Stern also said that personal incidents led Bellow to develop a fearfulness toward racial minorities, relating Bellow’s reaction to an admiring University student’s attempts at catching glimpses of the famed writer.
“Brent Staples [the New York Times editorial columnist] came here as a young black student, fascinated by Bellow. Apparently he used to stalk him or follow him around,” Stern humorously related.
“He was a tall fellow and he wore a huge afro and wild clothes. And Brent was offended, thinking that Bellow feared him because of his race. But the truth is, anyone would be afraid of someone following them around, looking at them from behind with piercing eyes.”
In his writing, Bellow voices a recurring concern over what he understood as a nationwide decline in the quality and rigor of liberal arts education.
“[W]hile you could get an excellent technical training in the U.S., liberal education had shrunk to the vanishing point,” reflects Chick, a character in Bellow’s Ravelstein, a biographical novel released in 2000 about the U of C academic Allen Bloom.
Elsewhere in the novel, Bellow writes that “Ravelstein went for classical antiquity. He preferred Athens but he respected Jerusalem greatly.” Deep veneration for the Western canon similarly informed Bellow’s own work as an academic and a writer.
“I think Bellow became someone more conservative in his politics than I was. And he used to kid me about certain more liberal trends and I used to kid him about his stuffiness,” Stern said.
Within the parameters of his intellectual conservatism, however, Bellow found the space to consider the less privileged compassionately and sympathetically—the person he once termed “the man in the street, our ‘normal’ commonplace contemporary.”
“But it wasn’t just stuffiness,” Stern continued. “His views were far more complicated than those held by other people with similar views. Bellow had enormous sympathy for people in the ghettos. He used to go around with an assistant sheriff—a black man—who used to show him some of the conditions in Hyde Park. So Bellow was a man with deep human sympathy and compassion.”

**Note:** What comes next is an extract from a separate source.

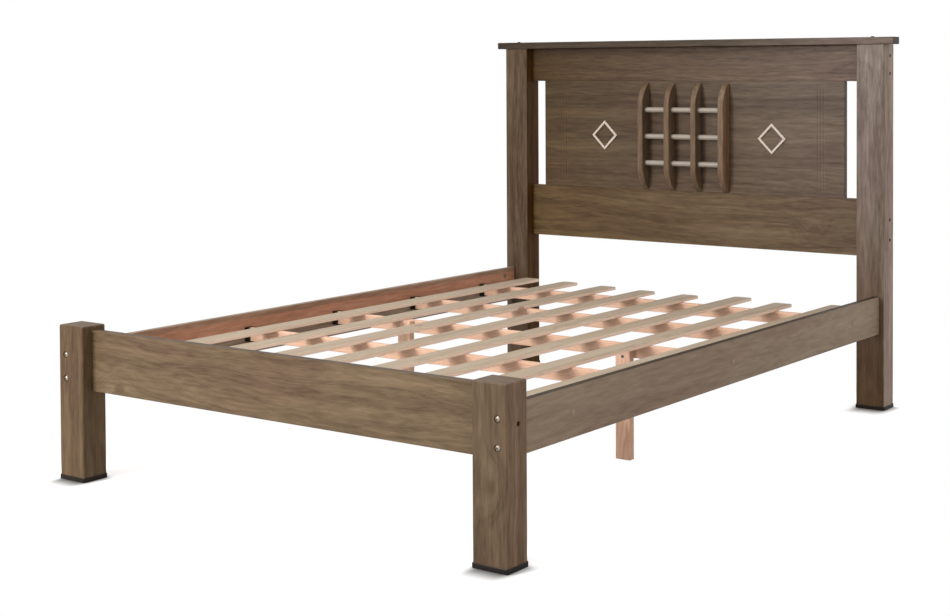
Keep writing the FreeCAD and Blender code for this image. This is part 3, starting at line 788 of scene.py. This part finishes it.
posts_and_rails = {
    # Painted light: lighter tops on the foot posts, and a lighter right face on the right one.
    "foot_post_left": dict(
        grain="z",
        heart_offset=(-0.05, 0.07),
        tone=(0.764, 0.741, 0.646),
        painted_light_and_shade=[("+z", (1.05, 1.06, 1.12), *ALL_ALONG)],
    ),
    "foot_post_right": dict(
        grain="z",
        heart_offset=(0.03, 0.09),
        tone=(0.750, 0.764, 0.736),
        painted_light_and_shade=[("+x", (1.38, 1.29, 1.22), *ALL_ALONG), ("+z", (1.18, 1.15, 1.17), *ALL_ALONG)],
    ),
    # Painted shade: a darker inner side.
    "head_post_left": dict(
        grain="z",
        heart_offset=(0.06, 0.08),
        tone=(0.705, 0.750, 0.791),
        painted_light_and_shade=[("+x", (0.76, 0.50, 0.24), *ALL_ALONG)],
        shine=0.03,
    ),
    # Painted grey sheen in the blue-heavy tone; painted shade on the front, darkest at its lower end.
    "head_post_right": dict(
        grain="z",
        heart_offset=(-0.02, 0.09),
        tone=(1.90, 2.12, 2.72),
        painted_light_and_shade=[("-y", (0.70, 0.76, 0.82), *ALL_ALONG), ("-y", (0.53, 0.39, 0.23), 0.75, 0.0)],
    ),
    # Painted shade: a darker top.
    "foot_rail": dict(
        grain="x",
        heart_offset=(0.06, -0.03),
        tone=(0.966, 1.01, 0.953),
        bare=WHOLE_BACK,
        painted_light_and_shade=[("+z", (0.55, 0.5, 0.45), *ALL_ALONG)],
    ),
    # Side rails: the stained lower inner faces are partly painted shade under the slats; the right rail's
    # top is darker as painted shade.
    "side_rail_left": dict(
        grain="y",
        heart_offset=(-0.08, 0.02),
        tone=(1.77, 1.89, 2.15),
        bare=("+x", 0.4, 0.85),
    ),
    "side_rail_right": dict(
        grain="y",
        heart_offset=(-0.09, 0.03),
        tone=(1.67, 1.84, 2.08),
        bare=("-x", 0.4, 0.85),
        painted_light_and_shade=[("+z", (0.17, 0.15, 0.12), *ALL_ALONG)],
        figure=0.6,
    ),
}
finish_boards(posts_and_rails)

# %% [markdown]
# ## Headboard
# The headboard goes from a dark olive on the left to a greyer brown on the right, a painted sheen, so
# its three wide boards have a second tone at their far end. One tone over the whole headboard would do
# that too, but each board has its own place between the two. The panel is glued up from four staves,
# and its grooves are painted lighter, as painted light against the shade in them. The bowed bars in
# front of it are all sawn alike, which a loop says in a line.

# %% Headboard
# The far tones of the three wide boards are a painted sheen towards the right end.
headboard = {
    "head_top_rail": dict(
        grain="x",
        heart_offset=(0.07, 0.03),
        tone=(0.457, 0.390, 0.201),
        far_painted_sheen=(0.966, 0.987, 1.21),
        bare=WHOLE_BACK,
    ),
    "head_center_panel": dict(
        grain="x",
        heart_offset=(0.08, 0.02),
        tone=(0.509, 0.483, 0.344),
        far_painted_sheen=(0.839, 0.909, 1.10),
        staves=4,
        bare=WHOLE_BACK,
        grooves=(1.7, 1.75, 1.85),
    ),
    "head_bottom_rail": dict(
        grain="x",
        heart_offset=(0.06, -0.02),
        tone=(0.730, 0.685, 0.423),
        far_painted_sheen=(0.964, 1.02, 1.06),
        bare=WHOLE_BACK,
    ),
    # Painted sheen: the cap's front grows lighter and greyer towards its far end.
    "head_cap_board": dict(
        grain="x",
        heart_offset=(0.03, -0.09),
        tone=(0.376, 0.388, 0.390),
        painted_light_and_shade=[("-y", (2.7, 2.9, 3.9), 0.55, 1.0)],
    ),
}
lattice_tones = [(0.98, 0.99, 0.98), (0.98, 0.98, 0.98), (0.96, 0.98, 0.99), (1.16, 1.22, 1.30)]
for bar, tone in enumerate(lattice_tones, 1):
    headboard[f"lattice_bar_{bar}"] = dict(grain="z", heart_offset=(0.04, 0.02 * bar), tone=tone)
# Painted light on the right side of bar 4.
headboard["lattice_bar_4"]["painted_light_and_shade"] = [("+x", (1.53, 1.3, 1.13), *ALL_ALONG)]
finish_boards(headboard)

# %% [markdown]
# ## Raw pine
# The cross bars and centre legs are sawn, unstained pine: peach coloured, with darker rings and
# small knots, and rough enough to scatter all the light. A new material could start from nothing,
# but the same log does for them, with its own colours and no varnish.

# %% Raw pine
def fibre_gloss(tree, log, smoothest):
    """The roughness of unvarnished wood, which is duller where its fibres stand up."""
    return number(tree, "MULTIPLY_ADD", log["Fibres"], 0.15, smoothest)


def raw_board(node_name, grain, heart_offset):
    """Sawn pine without a finish, for the bars and legs."""
    material, tree, output = blank_material("raw_" + node_name)
    log = log_of(tree, node_name, grain, heart_offset, ring_width=0.0042)
    depth = weigh(tree, (log["Streaks"], 0.45), (log["Rings"], 0.38), (log["Fibres"], 0.28))
    wood_colour = ramp(
        tree,
        depth,
        (0.25, colour(200, 166, 142)),
        (0.48, colour(187, 149, 124)),
        (0.80, colour(160, 118, 90)),
    )
    wood_colour = knotted(tree, log, wood_colour, 0.75, colour(136, 88, 56))
    relief = weigh(tree, (log["Fibres"], 0.7), (log["Streaks"], 0.5))
    gloss = fibre_gloss(tree, log, smoothest=0.62)
    surface(tree, output, wood_colour, gloss, relief, bumps=0.5, depth=0.0006)
    return material


for bar in range(1, 6):
    finish_node(f"cross_bar_{bar}", raw_board(f"cross_bar_{bar}", "x", (0.05 - 0.02 * bar, 0.05)))
for side in ("left", "right"):
    finish_node(f"center_leg_{side}", raw_board(f"center_leg_{side}", "z", (0.04, 0.05)))
print("raw boards:", sum(m.name.startswith("raw_") for m in bpy.data.materials))

# %% [markdown]
# ## Slats
# The slats are thin pale boards straight off the saw. Their flat faces have gone grey-beige and show
# faint saw lines across the grain, while their edges, cut later, are pinker. Two materials with a
# border between them would need the mesh split. Which face a point is on can be read from its
# normal instead, so one material covers both.

# %% Slats
SAW_LINES = (420.0, 9.0, 9.0)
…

While Bellow held fast to his views on Western culture during his lifetime, he also allowed his protagonists the room to come to new understandings of others and themselves.
In his 1969 novel Mr. Sammler’s Planet, which won the Nobel Prize in Literature, Bellow’s alter-ego protagonist confesses, “I am more stupid about some things than about others; not equally stupid in all directions; I am not a well rounded person.”
And although readers today can only infer his response to these latest criticisms, Bellow did not expect himself to find the answers to the numerous questions raised in his writings despite his prolific output as a writer and his lifelong dedication as a reader.
“As you know, we all have our moments when we’re less articulate, or when we joke rather than think through things,” Stern said.
“But I hope to name something after Bellow, some place a young person might come across, who would then be led to his books,” he said. “And that life would be enlarged and enriched, so much more than if that young person had not read him at all.”